TORONTO, ONTARIO – Eagle Graphite Incorporated (TSX VENTURE:EGA)(FRANKFURT:NJGN) (“Eagle Graphite” or the “Company“) announces that it has received a permit (the “Quarry Permit”) from the Province of British Columbia Ministry of Energy and Mines approving the work system and reclamation program planned for its Black Crystal flake graphite deposit near Nelson BC.
The Quarry Permit includes the Hoder Creek Quarry allowance for haul road access, waste and product stockpiles; and exploration of the “Beau Zone” adjacent to the Processing Plant.
The Quarry Permit is the material permitting requirement that would allow Eagle to move forward in reactivating the Hoder Creek Quarry and Processing Plant should the requisite financing be available.
Should a commercial production decision be made by Eagle, the Quarry Permit approved the following 5 year production schedule (after which time a subsequent 5 year plan will be submitted for re-approval):
|Plant feed – tonnes (“mt”)||67,308||66,486||116,099||107,143||92,592|
|Feed Grade(Fixed Carbon) 1||3.9%||3.8%||7.6%||8.0%||9.0%|
|Quarry Requirements (mt) 2||96,154||94,980||348,297||321,429||277,776|
|Total Graphite Prod. (mt) 3||2,100||2,100||7,500||7,500||7,500|
|1Increase in plant feed fixed carbon grade and recovery is from removal of small bands of non-graphite bearing thin marble and gangue from the feedstock.|
|2Application must be made to the Environmental Assessment Office if estimated extraction for sand/gravel production is 500,000 tonnes/year or over 1,000,000 tonnes over 4 years, or if estimated extraction is 250,000 tonnes/year for quarried product.|
|3There can be no certainty that the permitted production schedule of the Quarry Permit could be achieved if production were to commence.|
The Quarry Permit and corresponding conceptual production schedule approved by the Ministry of Energy and Mines was based on a conceptual mine plan submitted by management of Eagle and was not based on a feasibility study or economic assessment. Although the Company believes the conceptual production schedule approved by the Ministry of Energy and Mines is reasonable, any commercial production decision made by management would assume inherent increased risks and uncertainty as to the economic and technical viability of the project and there can be no certainty that the schedule will be achieved.

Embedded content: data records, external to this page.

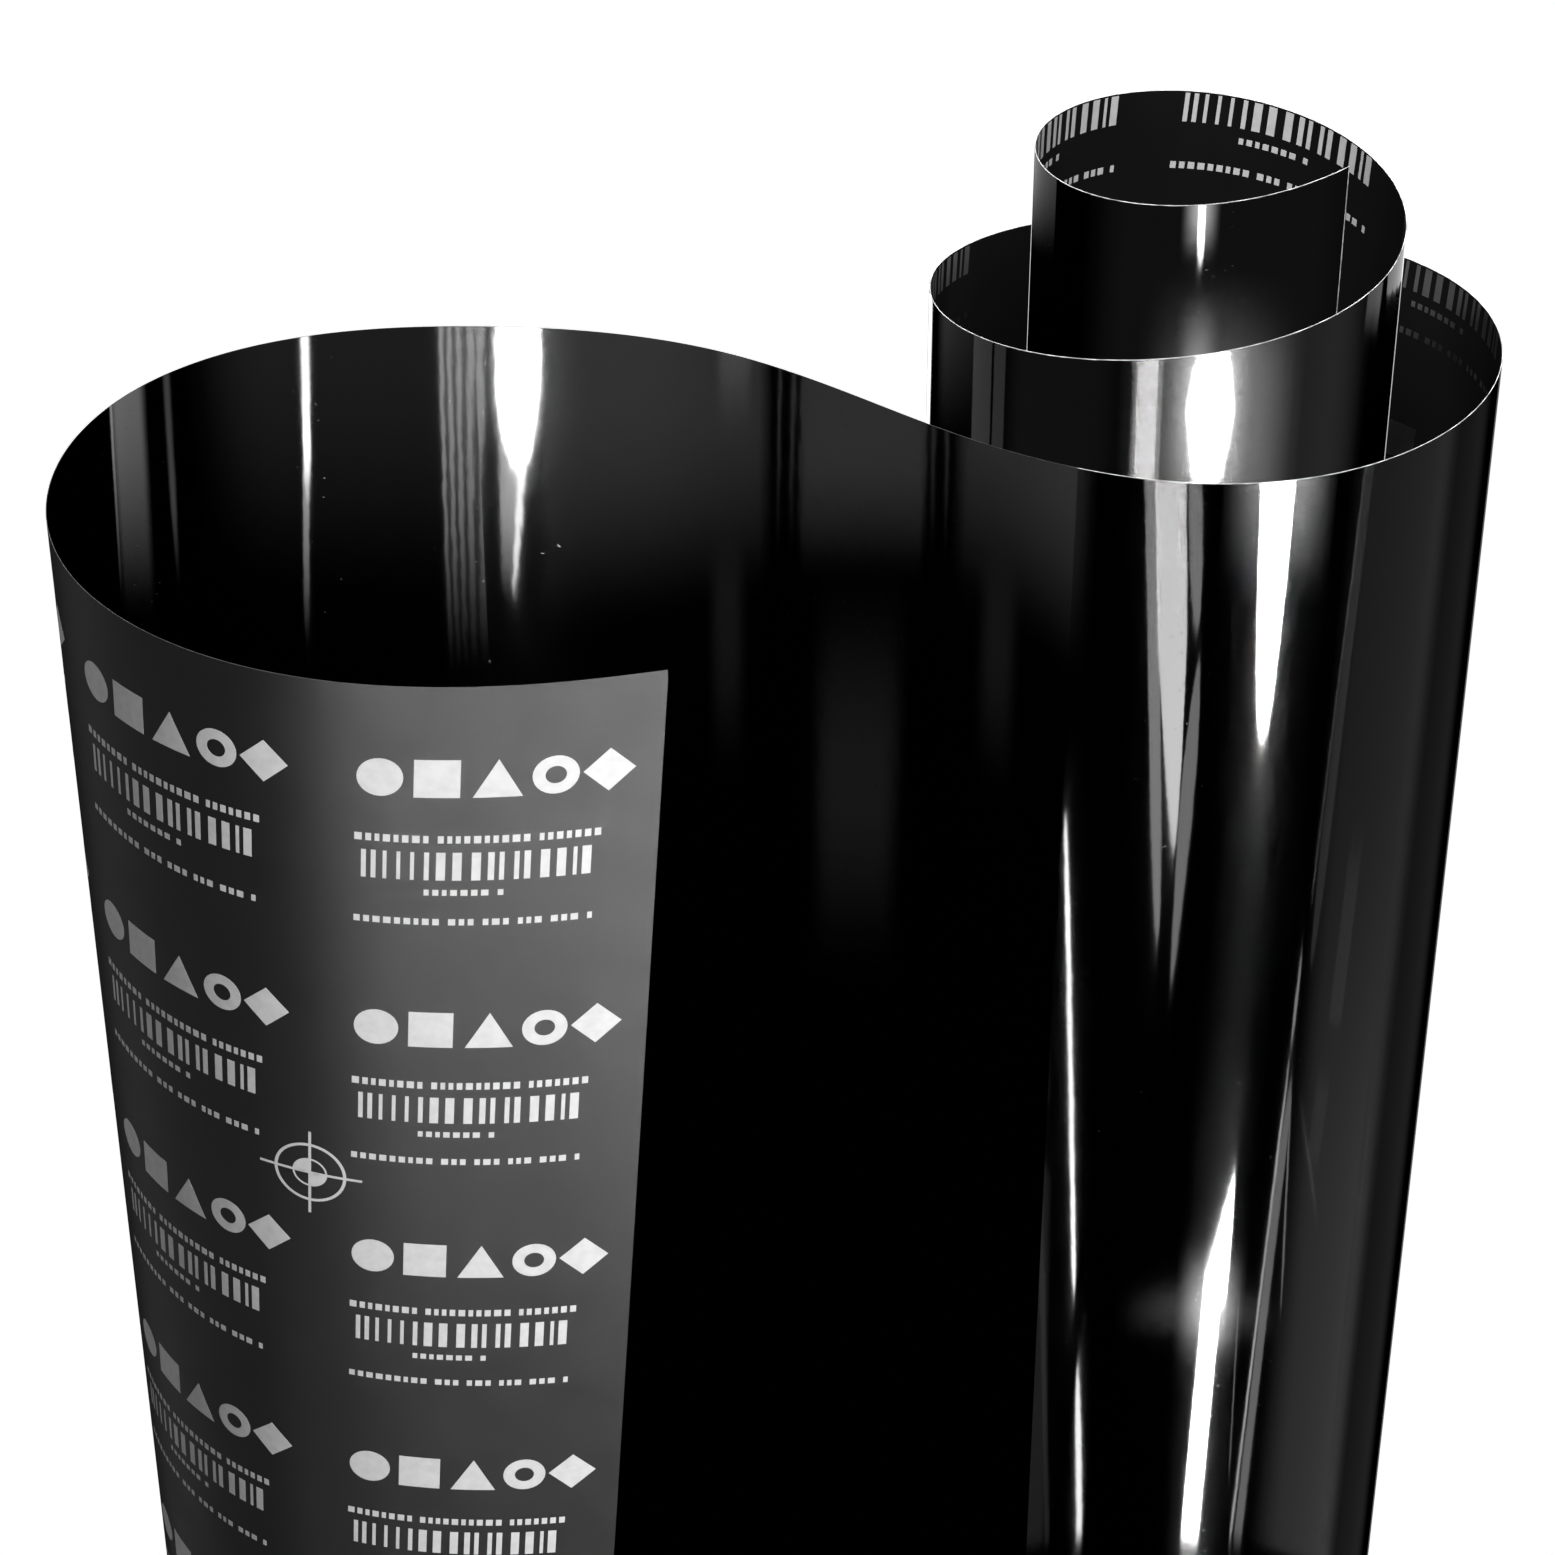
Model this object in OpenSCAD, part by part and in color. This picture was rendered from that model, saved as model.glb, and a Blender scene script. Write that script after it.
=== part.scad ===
// Roll of gloss black sign vinyl, standing on its long edge.
// One sheet in three bonded layers: face film, adhesive and printed release liner.
// The free end stands in a wide loop, the rest is a loose coreless roll of three turns.
// Millimetres, +Z up. The origin is on the floor, below the middle of the whole part.

/* [Sheet] */
// Width of the sheet, which is the height of the standing roll (24 inch stock)
sheet_w = 610; // [300:10:1220]
// Thickness of the gloss face film
film_t = 0.08; // [0.05:0.01:0.15]
// Thickness of the adhesive between film and liner
adhesive_t = 0.03; // [0.02:0.01:0.06]
// Thickness of the release liner
liner_t = 0.14; // [0.1:0.01:0.25]

/* [Winding] */
// How far the inner turns have crept up, in percent
telescoping = 100; // [0:10:100]
// How far the bottom corner of the free edge is cut back
edge_cutback = 40; // [5:5:60]
// Length of one facet along the sheet
facet = 7; // [4:1:12]

/* [Hidden] */

film_colour = [0.02, 0.02, 0.022];
adhesive_colour = [0.75, 0.75, 0.72];
liner_colour = [0.22, 0.22, 0.23];

// Length of the sheet: 5 foot
sheet_l = 1524;

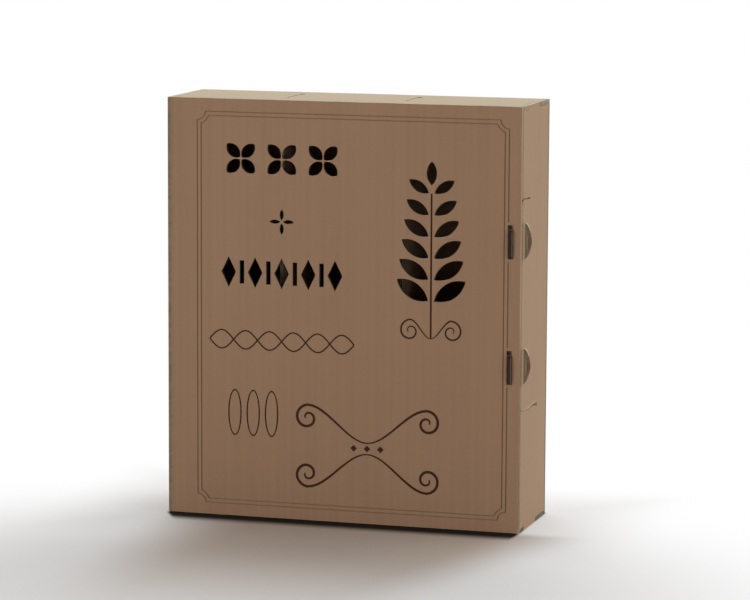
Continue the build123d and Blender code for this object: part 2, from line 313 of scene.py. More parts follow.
def make_liner_group():
    """The outer paper of the board.

    It has clouds of pulp, fibres laid across the flutes, flecks, soft streaks along the flutes,
    and the flutes themselves, which show through.
    """
    tree, given, end = new_group(
        "kraft_liner",
        [("Vector", "NodeSocketVector", None), ("Facing", "NodeSocketVector", None),
         ("Paper", "NodeSocketColor", None), ("Flute Pitch", "NodeSocketFloat", 0.0064),
         ("Flute Shade", "NodeSocketFloat", 0.02), ("Fleck", "NodeSocketFloat", 0.1),
         ("Streak", "NodeSocketFloat", 0.1), ("Cloud", "NodeSocketFloat", 0.06)],
        [("Colour", "NodeSocketColor"), ("Height", "NodeSocketFloat"),
         ("Roughness", "NodeSocketFloat")])
    vector, fleck = given["Vector"], given["Fleck"]
    x, y, z = split(tree, vector)
    facing = split(tree, put(tree, "ShaderNodeVectorMath", {0: given["Facing"]},
                             operation="ABSOLUTE").outputs[0])
    sideways, level = above(tree, facing[0], 0.5), above(tree, facing[2], 0.5)
    across, depth = mix(tree, sideways, x, y), mix(tree, sideways, y, x)
    along = mix(tree, level, z, y)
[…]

The written disclosure in this news release, including the production schedule and tonnages and grades of graphite were required to obtain the “Quarry Permit” from the Province of British Columbia Ministry of Energy and Mines. As a result, disclosure of the production schedule and tonnages and grades of graphite are exempt from the requirements of NI 43-101, including the requirement to file a mining study, and mineral resource or mineral reserve estimate, in the required form.
About Eagle Graphite
Eagle Graphite Incorporated is an Ontario company that owns one of only two natural flake graphite production facilities in North America, located 35 kilometres west of the city of Nelson in British Columbia, Canada, and 70 kilometres north of the state of Washington, USA, known as the Black Crystal graphite quarry. The Company’s shares are listed on the TSXV under the symbol “EGA” and on the Frankfurt Stock Exchange under the symbol “NJGN”.
Edward Nunn, P.Eng., is Manager Designate for Eagle Graphite, and a “Qualified Person” as defined by NI 43-101, has approved the scientific and technical information in this press release.
Disclosure Regarding Forward-Looking Statements: This press release contains certain “forward-looking information” within the meaning of applicable securities legislation, including but not limited to the conceptual production schedule, potential production and the reactivation of the Hoder Creek Quarry and Processing Plant. Such information is based on assumptions, estimates, opinions and analysis made by management in light of its experience, current conditions and its expectations of future developments as well as other factors which it believes to be reasonable and relevant. Forward-looking information involves known and unknown risks, uncertainties and other factors that may cause our actual results to differ materially from those expressed or implied in the forward-looking information and accordingly, readers should not place undue reliance on such information. Although the Company believes, in light of the experience of its officers and directors, current conditions and expected future developments and other factors that have been considered appropriate, that the expectations reflected in this forward-looking information are reasonable, undue reliance should not be placed on them because the Company can give no assurance that they will prove to be correct. In evaluating forward-looking information, readers should carefully consider the various factors which could cause actual results or events to differ materially from those expressed or implied in the forward looking information. The statements in this press release are made as of the date of this release. The Company undertakes no obligation to comment on analyses, expectations or statements made by third parties in respect of the Company or its securities, its financial or operating results, as applicable.
Neither the TSXV nor its Regulation Services Provider (as that term is defined in the policies of the TSXV) accepts responsibility for the adequacy or accuracy of this release.